Posted on 05/31/2005 2:44:43 PM PDT by MeanWestTexan
Members of St. Nicholas' Episcopal Church and supporters from churches around the city, state and nation began to fill the pews nearly an hour before Sunday's service. By 7 p.m., chairs spilled out into the sanctuary's foyer until there was standing room only. It was the final Sunday many of St. Nicholas' parishioners would gather together in the building they built only four years ago. Nearly 90 percent of the congregation is leaving St. Nicholas' to begin Christ Church Midland (Anglican Communion) after Bishop Wallis Ohl of the Episcopal Diocese of Northwest Texas told those who were dissatisfied with the direction of the national Episcopal Church to leave the St. Nicholas church building by June 1. Controversy has been over Biblical teachings and the denomination's election of a gay bishop and stance on same-sex marriage blessings.
(Excerpt) Read more at mywesttexas.com ...
(It's "ECUSA" now, used to be "PECUSA.")
I am seeing a lot of alternatives for the disaffected of ECUSA. I would guess the direction that the Christian faithful wish to go in will depend on the orientation of their parish. If it was low church evangelical then those are good suggestions. But if they are more High Church of the Anglo-Catholic stripe then perhaps they should consider one of the continuing Anglican communions.

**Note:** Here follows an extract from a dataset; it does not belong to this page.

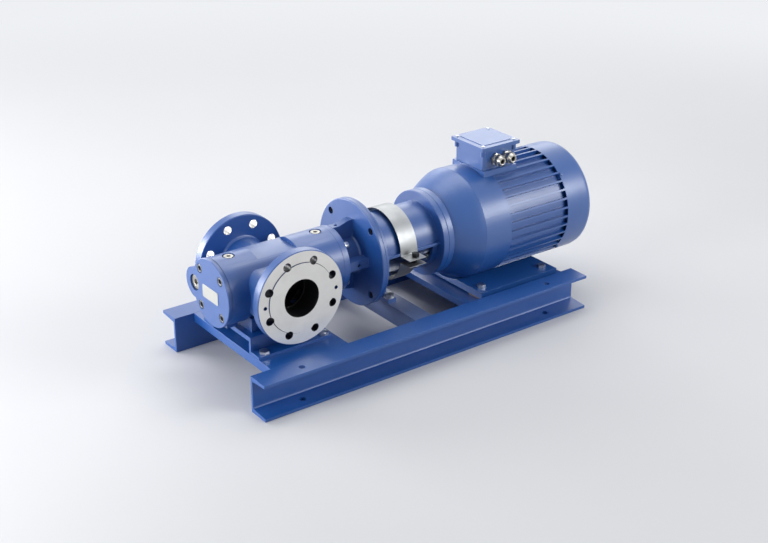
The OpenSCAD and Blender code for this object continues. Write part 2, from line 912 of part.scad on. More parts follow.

Nonetheless what you say about ECUSA is very true. And part of the reason it all remains a mess is because ECUSA is very mushy about what their real agenda is; therefore, many parishioners are very unclear about what is going on underfoot in the ECUSA and "part ECUSA/Part Not-ECUSA" churches they attend.
At least the RC nuns got in my face directly with what they believe and what they support. You got a point, jeclny.
My own take on the ECUSA issue is that their canons and ordinances still look orthodox. They simply ignore them, so one is forced to look not at what is supposed to govern that church but what actually happens. That's the fraud, IMHO, and why so many people have remained so faithful to them so long.
You nailed this perfectly. Succinctly.
I had refused to attend this so-called church years before after witnessing a sermon extolling the virtues of "choice" then the nauseating pronouncement that the "pastor" would relish performing a "wedding" of a same-sex couple.
We have an Anglican Communion church starting in our area.
"I have no doubt that you'll be able to buy your property back, in a few years, for about ten cents on the dollar . . . "
Maybe. But there is now some very bad blood, so I would not be surprised if it gets sold to someone else just out of spite.
It would be nice. While the church is just a building, it was build with bequests by loving family members. The baptismal font was iterally chisled by hand. The landscaping lovingly grown from seedlings and carefully watered during the hot West Texas summers.
It is more than a building. Lots of love went into building it. Lots of memories (weddings, funerals, baptisms, even family remains buried there) occurred.
And many who stay are staying not because they are apostates, but because they hate surrendering their church to the apostates.
While unquestionably the right thing to do, leaving was very difficult.
You know, I don't know.
We will be directly under the Bishop of Uganda --- a missionary church family we supported and a Bishop who himself was tortured and imprisoned by Muslims.
Bread upon the water coming back.
There are a lot. Take a look at the page in my tagline, you'll see them.
". . .we took the high road."
God bless you for your witness in doing so.
That is exactly what happened with St. Augustine's, Chico CA. ECUSA refused to sell it to the new APCK parish, and finally sold it to someone who turned it into an upscale Chinese restaurant, bar and nightclub. After about 5 years the venture collapsed (to the relief of the police) and it went on the block. The university wanted it, but the earthquake codes prevented them from buying it. The APCK parish was then able to buy it and return to their historic old church building.
As an interesting note, when they removed the interior restaurant facades they started finding lttle crosses secreted into the walls and elsewhere, apparently by the workmen who put up the facades.